The company recently introduced an equity participation plan for its 2200 employees, which would see their stakes worth substantial sums at the latest valuation.
It has struggled with significant compliance issues and wave of executive departures but is said to be confident that it has largely addressed historic flaws in its systems.
Mr Storonsky recently said he was working on expansion plans that included India, Latin America and South Korea.
The current fundraising talks are likely to spur speculation about when – and where – Revolut might eventually choose to become a public company.

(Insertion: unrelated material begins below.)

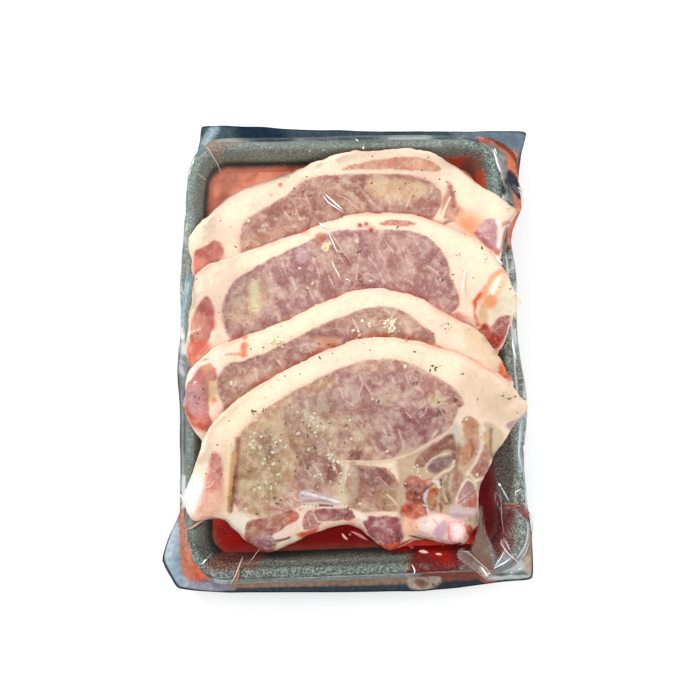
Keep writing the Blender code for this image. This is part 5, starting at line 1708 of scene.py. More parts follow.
def paint_film(canvas, reach, under, above):
    """Where the film isn't clear: its seal, trapped juice, glare and haze."""
    x, y = canvas.x, canvas.y
    everywhere = np.arange(len(x))
    hem = ramp(reach, 0.02, 0.16)
    patch = 0.4 * (lumps(x, y, 15, 41) + 0.5 * lumps(x, y, 5, 42))
    tone = canvas.colour.copy()
    shade = linear((54, 72, 78)) * (1 + patch[:, None])
    tone[:, :3] += (shade - tone[:, :3]) * hem[:, None]
    tone[:, 3] = hem * np.where(under, 0.85, 0.97)
    canvas.colour = tone
    canvas.eager = True
    # Just outside the rim the film is dull, as if the foam went right up to its edge.
    beyond = ramp(-inwards_from_rim(x, y), -0.8, 0.2) * above
    for name in CHOP_NAMES:
        over_food = inwards(chop_outline(name), x, y)
        beyond = beyond * (1 - ramp(over_food, -0.6, 0.4))
    canvas.lay(everywhere, beyond * (0.8 + 0.2 * lumps(x, y, 3, 46)), (112, 122, 119), 0.9, 0.0)
    for outline, colour, soft, lean in [
            # The far seal: a pale fold, deep blue, slate and a teal crease.
            ([(-62, 134), (-38, 132), (-30, 121), (-58, 122)], (26, 44, 62), 9, 0.97),
            ([(-30, 132), (20, 131), (20, 121), (-24, 122)], (62, 76, 88), 10, 0.97),
            ([(62, 131), (104, 131), (101, 112), (92, 116), (66, 121)], (104, 120, 134), 5, 0.95),
            ([(44, 130), (58, 130), (64, 121), (46, 122)], (58, 86, 92), 4, 0.97),
            ("-83.4,122 -80.4,127 -76,133 -72,133 -76,126 -80,120.4", (168, 188, 194), 2.4, 0.92),
            ([(-83.6, 121), (-79.6, 115.5), (-83, 111), (-86.4, 112.6)], (112, 136, 152), 1.8, 0.8),
            ([(-79.6, 119.4), (-68, 119.6), (-62, 120), (-72, 116), (-75, 112)], (170, 148, 130), 2,
             0.45),
            # The near left flap, its pale steel blue a painted glare, and juice caught beside the tray.
            ([(-110, -128), (-100, -92), (-91, -84), (-91, -112), (-88, -130)],
             (186, 203, 212), 3, 0.8),
            ([(-104, -126), (-100, -112), (-94, -100), (-91, -100), (-91, -124), (-84, -132)],
             (142, 166, 180), 6, 0.9),
            ([(-88, -121), (-70, -121.5), (-66, -127), (-90, -126)], (150, 146, 160), 2, 0.92),
            ([(-95, -84), (-89.6, -83), (-88.8, -93), (-87.5, -101), (-85, -109.5),
              (-79.5, -116.5), (-77, -118.8), (-84, -119.5), (-91, -120), (-94, -112),
              (-95, -95)], (196, 124, 98), 1.2, 0.9),
            ([(-86, -109), (-80, -116), (-77.5, -118.6), (-86, -119)], (214, 98, 66), 2, 0.95),
            # The near seal: a brown strip, then deep blue; gathered and frothy at the right.
            ("-66,-120.3 -20,-120.8 26,-121 26,-125.4 -20,-125.4 -64,-124.8", (160, 132, 112), 1,
             0.88),
            ("-66,-125.4 20,-126.2 34,-127 34,-134 -66,-132", (54, 68, 78), 1, 0.97),
            ("28,-120.5 40,-120 72,-120.5 72,-124.4 50,-125 28,-124", (140, 78, 62), 1.2, 0.86),
            ("27,-122 35,-121.4 44,-122.4 43.6,-126 35,-129.6 26.6,-127.6", (190, 176, 162), 1.6,
             0.92),
            ("30,-124.6 35,-124 38,-127 33,-128", (132, 96, 74), 2, 0.9),
            ("45,-126 66,-125.8 66,-129 45,-129", (52, 58, 64), 1, 0.95),
            ("33,-118.8 44,-118.6 62,-118.8 67,-122 33,-122", (118, 50, 42), 1, 0.78),
            ("64,-121 71,-120.4 74,-126.6 72,-128.4 66,-126", (158, 84, 70), 1.2, 0.92),
            # Juice caught at the far right, round a dark gap.
            ("75.3,120.6 81.2,120.2 89.8,117.6 99.6,114.6 99.8,110 99.4,100 98.6,84 96.4,78 92,72"
             " 90.6,78 90.4,88.6 91.6,96 90.4,101 91.4,106 91.6,111.6 87,114 81.5,116.5"
             " 75.7,117.4", (204, 128, 100), 1.4, 0.8),
            ("75.6,119 82,117.8 81.4,115.3 75.8,116", (190, 100, 72), 1.6, 0.9),
            ("93,111 98.4,110 98.6,100 94.6,98 92,102", (206, 120, 88), 4, 0.9),
            ("90.2,98 93,99.4 95.4,96 96.6,90 96.4,81.4 94,79.6 91.2,84 89.4,90", (38, 42, 54), 1,
             0.94),
            ("92.6,90 95,88 95,83 92.4,85", (92, 92, 100), 1.4, 0.8),
            ("95,73 92,71.6 88.4,66 86.6,61 86,53 91,53 92,61 95.4,69", (192, 104, 80), 1, 0.92),
            # Near right: a gathered fold, a pale pocket and caught juice.
            ("52.3,-108.6 57.2,-108.8 62,-113.6 66.6,-117.7 71.8,-125.7 67.8,-124.8"
             " 64.7,-121.6 59.2,-116.6 53.5,-112.6", (150, 144, 132), 1.2, 0.6),
            ("54,-109.6 57,-110 60,-113 58,-114 55,-112", (120, 112, 100), 1.5, 0.6),
            ("63,-116.5 65.4,-117.8 69.6,-123 67,-123.6", (200, 196, 186), 1, 0.7),
            ("70.7,-117.3 76.8,-108.2 80.6,-112.6 74,-116.2", (176, 184, 188), 1.6, 0.5),
            ("76,-103.6 77.4,-104 79.6,-109.6 77.6,-109", (96, 32, 34), 0.9, 0.85),
            ("74.6,-79 78.6,-88.6 77.2,-89.4 74,-82", (86, 44, 46), 1, 0.6),
            ("78.6,-85 85,-85.6 92,-93 91.4,-95.4 84,-88 79,-87", (128, 58, 46), 0.9, 0.7),
            ("72,-118.4 80,-114.6 86,-114.6 91,-116 92,-121.4 72,-122", (150, 156, 156), 3, 0.35),
            ("91.6,-101 95.6,-101 95.6,-124.6 92,-124 90.6,-117", (150, 140, 128), 1.2, 0.85),
            ("89.6,-114 92.6,-113.6 93,-122 90.6,-122", (196, 172, 146), 1.4, 0.75),
            ("72,-123.6 94,-124 94,-125.4 72,-125.6", (204, 208, 206), 0.8, 0.8),
            ("66,-86 66.6,-91 67.2,-97.5 69,-104 70.2,-110.3 70,-115.8 68.6,-118.2 64.7,-114.9"
             " 61,-111.5 60,-106.7 62.4,-103 63.2,-100.5 64.4,-97.4 64.6,-91", (132, 116, 100), 1.4,
             0.62),
            ([(-93.4, 66), (-91.2, 69), (-86.5, 58), (-88.5, 58)], (192, 198, 190), 1, 0.55),
            # Blue, white and pale streaks down the left side: painted reflections on the film.
            ("-83.2,38 -84.4,31 -86.2,25 -88.6,18.6 -90.6,12 -91.6,12.6 -90,20 -88,28 -85.2,38.4",
             (112, 146, 158), 1.2, 0.8),
            ("-84.6,36 -85.8,30 -88,22.4 -90.4,14 -89.6,20 -88,27 -86,34", (196, 214, 214), 1,
             0.7),
            ("-89.4,26 -91,14.9 -92,24 -91.6,30", (176, 206, 216), 1, 0.7),
            ("-92.1,14.9 -90.7,14.9 -89,10.5 -88.2,6.6 -89.6,5.6 -91.7,10.5", (214, 220, 214), 0.9,
             0.85),
            ("-93.6,66 -92.4,66 -92,47 -93.4,46", (92, 140, 156), 0.8, 0.9),
            # A pale blue streak at the right: painted reflection.
            ([(85.4, -40), (87, -40), (87.6, -60), (89.5, -68), (87, -68), (85.6, -58)],
             (196, 214, 222), 1.5, 0.5)]:
        canvas.fill(outline, colour, soft=soft, lean=lean, wobble=0.3)
    for points, width, colour, lean in [
            ([(90.8, -42), (91, -60), (91.5, -66)], 1.3, (158, 92, 78), 0.7),
            ([(-92, 8), (-91, -20), (-91, -60), (-93, -74)], 1.0, (64, 66, 66), 0.75),
            # Blue and near-black streaks at the left edge: part of the painted reflection there.
            ("-93.4,46 -93,30 -92.4,18", 1.0, (60, 84, 108), 0.8),
            ("-91.3,44.7 -91,34.7 -90.9,23.7", 0.8, (24, 28, 34), 0.85),
            ([(90, 46), (90.4, 30), (90.4, 0), (90.4, -30)], 1.0, (84, 84, 76), 0.6),
            ([(88.6, 94), (88.4, 84)], 0.8, (58, 26, 22), 0.8)]:
        canvas.line(points, width, colour, lean=lean)
    for spot, size in [((31, -124), 1.0), ((34, -126), 1.1), ((37, -123.5), 0.9),
                       ((40, -127), 1.1), ((45, -124), 1.2), ((49, -125), 0.9)]:
        canvas.blot(*spot, size, (150, 70, 52), lean=0.9)
    # The upright walls of the bag are mostly clear, but for its near end.
    upright = np.where(under | above, 0.0, 1.0) * (1 - ramp(reach, 0.0, 0.04))
    canvas.colour[:, 3] *= 1 - 0.85 * upright * ramp(y, -116, -108)
    rim = ramp(reach, 0.9, 0.94) * np.where(under, 0.0, 1.0)
    rim = rim * (0.55 + 0.45 * (1 - ramp(canvas.y, -90, -60)))
    canvas.lay(everywhere, rim, (20, 27, 36), 1.0, 0.0)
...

Chancellor Rishi Sunak has backed a series of proposals to improve the UK’s listings regime for fast-growing tech companies.
A review by Ron Kalifa, the former Worldpay chief, recently recommended changes to UK listing rules and a new growth fund to help ensure Britain’s leadership in the global fintech industry.
The UK’s other highly valued fintechs include Wise, the payments service, which is about to list in London with a valuation of well over £5bn.
FT Partners, the US-based fintech-focused investment bank which recently advised the French insurer Mollie on an $800m fundraising valuing it at $6.5bn.
Revolut and a spokesman for SoftBank’s Vision Fund declined to comment on Saturday, while FT Partners could not be reached for comment.